Também segundo a tradição, a nossa renúncia quaresmal terá duas finalidades: uma de apoio a projectos da Igreja noutros Países e outra para necessidades da Diocese. Neste ano será repartida, em partes iguais, para as vítimas das recentes cheias em Moçambique, consideradas as piores dos últimos anos, e para um Fundo Social Diocesano, tendo em vista uma ajuda mais eficaz às situações de pobreza real, muitas vezes envergonhada, que algumas instituições da Igreja bem conhecem, por exercerem a sua actividade numa relação muito próxima e personalizada. Sejamos generosos!
Com a bênção de Maria
6. Quaresma é tempo de oração. Sem vida de oração não é possível viver o Evangelho e voltar o coração para o Senhor, entrar no dinamismo da caridade, fazer-se ao largo e ousar ir mais longe.

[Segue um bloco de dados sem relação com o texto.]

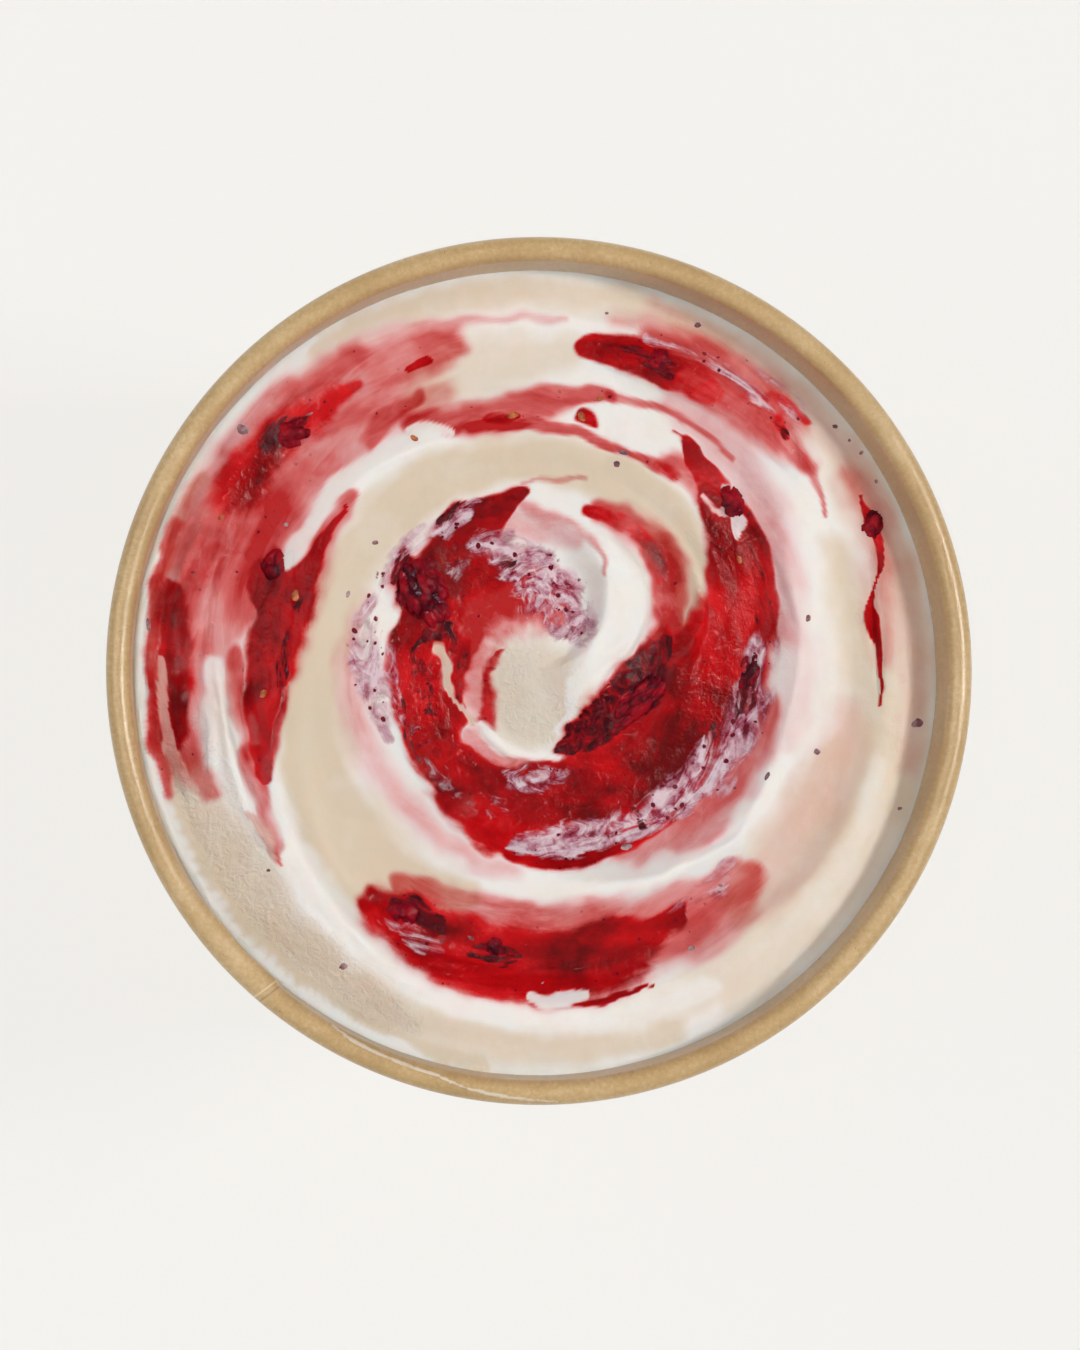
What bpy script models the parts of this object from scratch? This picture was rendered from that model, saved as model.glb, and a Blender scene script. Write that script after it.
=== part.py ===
"""An open ice cream pint: a kraft board tub with a rolled rim and a raised base, filled with
cream that a spatula has turned into a double spiral, with berry ripple lying in its channels
and torn berries pressed into the top.

Metres, +Z up. The origin is the centre of the foot, at table height. Angles on the cream run
anticlockwise from +X in degrees, and pass 360 where a ridge winds round more than once.
"""

import math

import bmesh
import bpy
from mathutils import Euler, Vector

# Driving sizes of the tub
HEIGHT = 0.099
RIM_DIAMETER = 0.098
FOOT_DIAMETER = 0.076
BOARD = 0.0006
BASE_BOARD = 0.00045
BEAD = 0.0028
BASE_HEIGHT = 0.0078
FOLD_HEIGHT = 0.0065
SKIRT_FOOT = 0.0013
CLEARANCE = 0.0003

# The side seam, where the blank's two edges overlap
LAP_START = 225.5
LAP_END = 234.5
LAP_EDGE = 0.5
LAP_STEP = 0.00045
LAP_TOP = HEIGHT - BEAD - 0.0012

# The cream's surface
FILL_LEVEL = HEIGHT - 0.0080
MIN_EDGE = 0.0005
STEEP_SIDE = 0.0028
GENTLE_SIDE = 0.0062
WALL_SMEAR = 0.0026
SMEAR_WIDTH = 0.0018
SMEAR_SIDE = math.radians(205)
CORE_PLACE = (0.0012, -0.0030)
CORE_WIDTH = 0.0056
CORE_LIFT = 0.0018

# Each ridge winds outwards: turn angle, radius, height over the fill level
INNER_RIDGE = (
    (-70, 0.0052, 0.0000),
    (-20, 0.0056, 0.0016),
    (16, 0.0064, 0.0024),
    (30, 0.0082, 0.0028),
    (48, 0.0122, 0.0029),
    (66, 0.0158, 0.0025),
    (92, 0.0196, 0.0016),
    (137, 0.0212, 0.0014),
    (200, 0.0215, 0.0018),
    (262, 0.0224, 0.0022),
    (285, 0.0254, 0.0026),
    (320, 0.0286, 0.0027),
    (367, 0.0298, 0.0026),
    (402, 0.0352, 0.0021),
    (450, 0.0378, 0.0000),
)
OUTER_RIDGE = (
    (-30, 0.0145, 0.0000),
    (3, 0.0172, 0.0010),
    (16, 0.0204, 0.0014),
    (30, 0.0236, 0.0016),
    (50, 0.0255, 0.0017),
    (112, 0.0276, 0.0019),
    (150, 0.0280, 0.0022),
    (170, 0.0274, 0.0022),
    (200, 0.0320, 0.0026),
    (240, 0.0370, 0.0028),
    (285, 0.0388, 0.0024),
    (310, 0.0386, 0.0024),
    (335, 0.0402, 0.0022),
    (370, 0.0400, 0.0017),
    (400, 0.0425, 0.0000),
)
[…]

A sociedade precisa de cristãos comprometidos, porque é urgente levar Cristo para o meio da vida das pessoas, com palavras e obras carregadas de ânimo e de esperança, para que ninguém desanime e todos se levantem, sempre, com novo vigor. Sem oração, porém, tal compromisso não será possível.
É pois urgente rezar e aprender a rezar bem, alimentados pela Palavra de Deus e pela Eucaristia. Só em Cristo aprenderemos o louvor, a acção de graças, a entrega que dá sentido aos nossos passos.
Maria, Mãe da Igreja e nossa Mãe, nos ensine a rezar, nos abençoe e acompanhe nesta caminhada, que juntos empreendemos, rumo à Páscoa do seu Filho Jesus.